Na década seguinte, os índices voltaram a saltar, impulsionados pelo Ano Internacional do Voluntariado, lançado pela ONU em 2001. Hoje, estima-se que 25% dos brasileiros tenham alguma forma de participação social espontânea. São algo como 40 milhões de pessoas a postos. É número espantoso, mas não se deve lê-los no balanço da rede, vendo a lua no céu. Não é raro encontrar excelentes programas cujos gestores preferem encerar o chão de joelhos a ter de contar com a instabilidade dos voluntários, que aparecem "quando dá". Faltam campanhas para lembrar que o voluntariado não vinga debaixo das regras da informalidade.

A iniciativa privada tem avançado na questão mais que as igrejas e ONGs. De acordo com o Instituto de Pesquisa Econômica Aplicada (Ipea), 59% das empresas brasileiras promovem algum tipo de atividade voluntária, azeitada em compromisso e alguma sorte de resultados.
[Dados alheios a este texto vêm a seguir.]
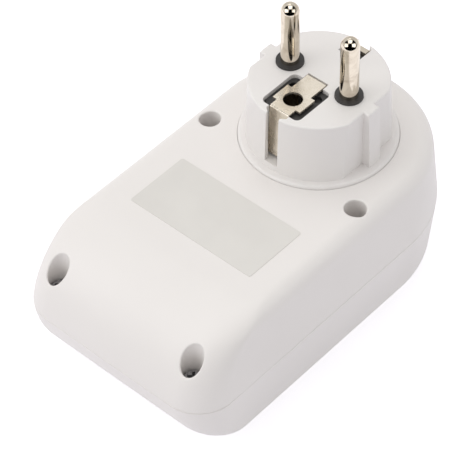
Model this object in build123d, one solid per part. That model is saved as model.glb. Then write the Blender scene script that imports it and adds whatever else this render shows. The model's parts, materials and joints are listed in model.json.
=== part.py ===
"""Plug-in timer switch: a mains plug and a mains socket on one axis, with a display and keys beside them.

Millimetres. +X across the body, +Y towards the plug end, +Z along the plug pins. The timer lies on its
front face: z = 0 is the front plane, and x = y = 0 is the middle of the body's outline.
"""

from build123d import *
import math
import os

# ---------------------------------------------------------------- housing
BODY_LENGTH = 108.7
BODY_WIDTH = 62.2
BODY_DEPTH = 40.0
SPLIT_Z = 20.7
WALL = 2.2
DRAFT = math.radians(5.5)
CORNER_RADIUS = 10.3
BACK_CORNER_RADIUS = 7.1
FRONT_CORNER_RADIUS = 6.0
BACK_EDGE_ROUND = 4.5
FRONT_EDGE_ROUND = 6.5
BACK_NOSE_RUN = 24.0
FRONT_NOSE_RUN = 22.8
WALL_SECTIONS = 6
EDGE_SECTIONS = 8
RIM_CHAMFER = 0.25
LIP_HEIGHT = 1.6
LIP_THICKNESS = 1.0
LIP_CLEARANCE = 0.1

END_RADIUS = BODY_WIDTH / 2
FAR_END_Y = -BODY_LENGTH / 2
END_CENTRE_Y = BODY_LENGTH / 2 - END_RADIUS
BACK_INNER_Z = BODY_DEPTH - WALL

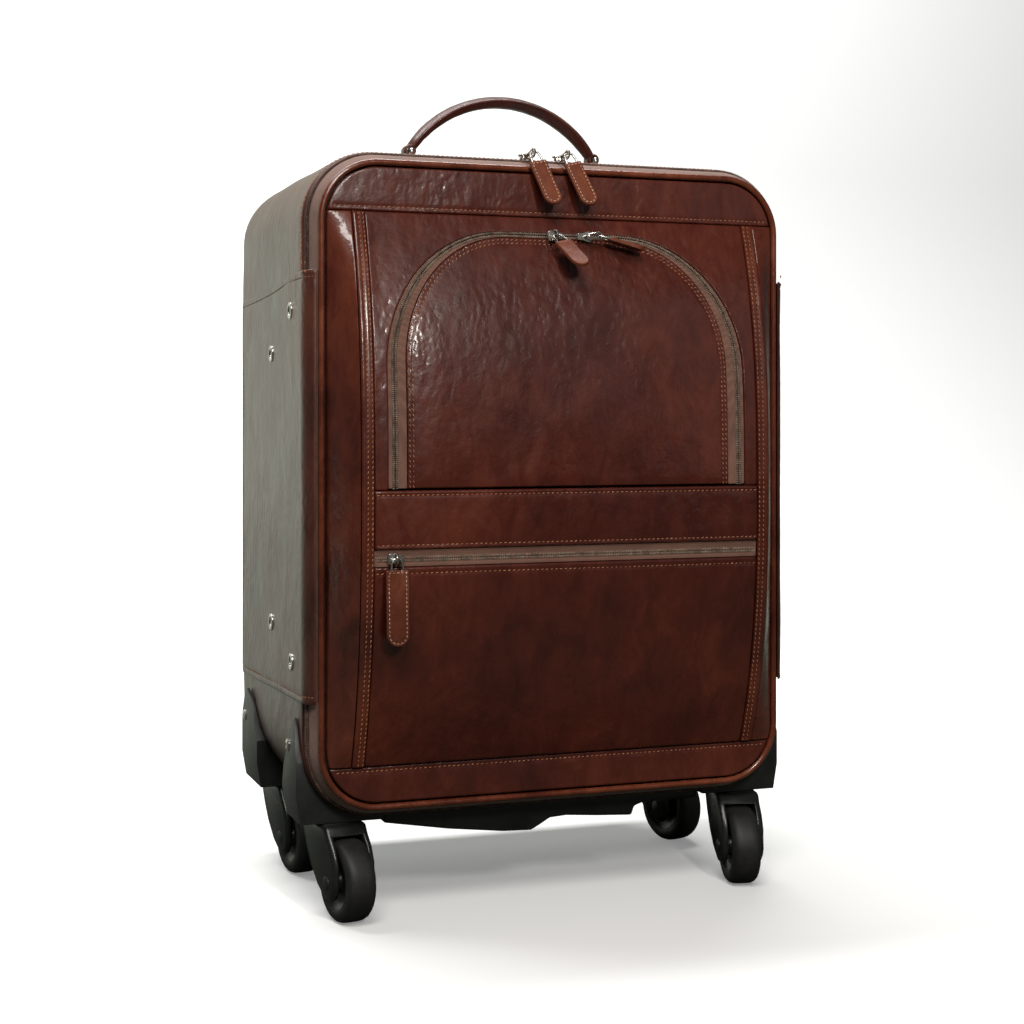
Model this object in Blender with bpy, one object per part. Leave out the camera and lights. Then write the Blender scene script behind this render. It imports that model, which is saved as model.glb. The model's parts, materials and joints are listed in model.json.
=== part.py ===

Há em jogo uma questão técnica – o voluntário precisa enxergar com clareza para que serve sua ação. Do contrário, vai preferir seus afazeres. A questão não se esgota por aí.

O voluntário tende a se tornar um agente humanitário, sujeito que torna possível a convivência das diferenças. É a nova ordem: a vida tribalizada, regida pelas relações superficiais, está sendo arrastada pelo "efeito silo", como diz o sociólogo norte-americano Richard Sennett. A troca promovida pelas ações filantrópicas se tornou garantia de que vamos olhar o quintal do outro, freando nossa atração irresistível de viver entre os iguais. Quem se voluntaria não apenas ajuda, mas torna possível que o outro exista. É um bom programa de vida – nem é preciso esperar 2014.